What are franchise royalty fees?
Royalty fees are ongoing monthly payments to the franchisor, typically 4–8% of gross revenue. Subway charges 8% royalties plus 4.5% in advertising fees — 12.5% of every dollar you take in. Matco Tools, Ace Hardware, Kumon, and 7-Eleven charge zero royalties. The combined royalty and ad fee rate determines long-term profitability more than any other single number.
How much does it cost to open a McDonald's franchise?
$1,008,000–$2,214,080 in total initial investment. Franchise fee: $45,000. McDonald's requires $500,000 in non-borrowed liquid assets and a minimum net worth of $1.5M. New applicants are rarely awarded new-build locations — most franchisees acquire existing restaurants through business transfers from current owner-operators.
How much does a Subway franchise cost?
$116,600–$263,150 in total initial investment — one of the lower entry points among national food brands. Franchise fee: $15,000. Royalties are 8% of gross sales plus 4.5% in advertising fees. That 12.5% combined rate applies every month for the duration of your 10-year agreement, making royalty burden the most important number to evaluate before signing.
How much does a Chick-fil-A franchise cost?
The franchise fee is $10,000 — but Chick-fil-A builds and owns the restaurant, equipment, and real estate. Total investment runs $342,000–$1,982,225, all funded by Chick-fil-A corporate. You operate the business; they own the assets. Zero royalties. Average unit volumes: $8.1M per year. Acceptance rates are under 1%, so selection is the real barrier, not capital.
How much does a Dunkin' franchise cost?
$438,500–$1,817,800 in total initial investment. Franchise fee: $40,000–$90,000 depending on location type. Royalties are 5.9% plus 5% in advertising fees — 10.9% combined. Net worth requirement: $500,000 minimum with $125,000 in liquid assets. With about 9,500 U.S. locations, territory availability in saturated markets is a real constraint worth researching before you apply.
What is the cheapest franchise to open?
Jan-Pro commercial cleaning starts at $4,195–$50,000 — no storefront required. Kumon education centers run $74,000–$154,930 with no food service or real estate buildout. Service concepts without a physical location consistently have the lowest investment floors. Under $100,000 in liquid assets, national food and fitness brands are mostly off the table.
What franchise makes the most money?
Chick-fil-A generates $8.1M in average annual unit volume — highest of any chain in our data. McDonald's averages $3.7M per unit. Revenue is not profit: McDonald's franchisees face $1M+ upfront investment plus significant ongoing rent to corporate. Actual take-home depends heavily on royalties, lease structure, labor costs, and local market conditions.

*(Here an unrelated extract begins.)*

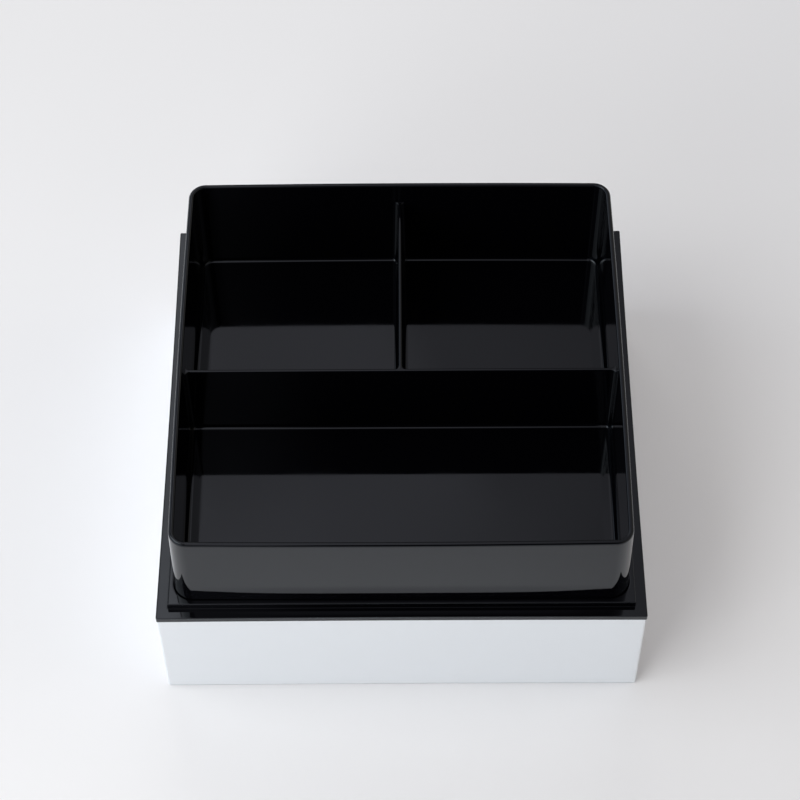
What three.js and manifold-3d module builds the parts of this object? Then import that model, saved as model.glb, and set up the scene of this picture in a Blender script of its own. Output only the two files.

Which franchise has the best ROI?
Chick-fil-A's average unit volume is $8.1M per year with a $10,000 franchise fee and zero royalties — the best revenue-to-entry ratio of any brand in our data. The catch: they retain real estate and equipment ownership, and acceptance rates are under 1%. Wingstop and Jersey Mike's show strong ratios for more accessible entry points. Zero-royalty franchises keep more monthly revenue but require different capital structures.

Data Sources

Investment ranges, royalty rates, and fee structures: Franchise Disclosure Documents (FDDs) filed with the U.S. Federal Trade Commission under the FTC Franchise Rule (16 C.F.R. Part 436). Revenue estimates where available: Item 19 Financial Performance Representations from publicly available FDDs. Franchise background information: International Franchise Association (IFA) and publicly available company disclosures. Updated April 2026.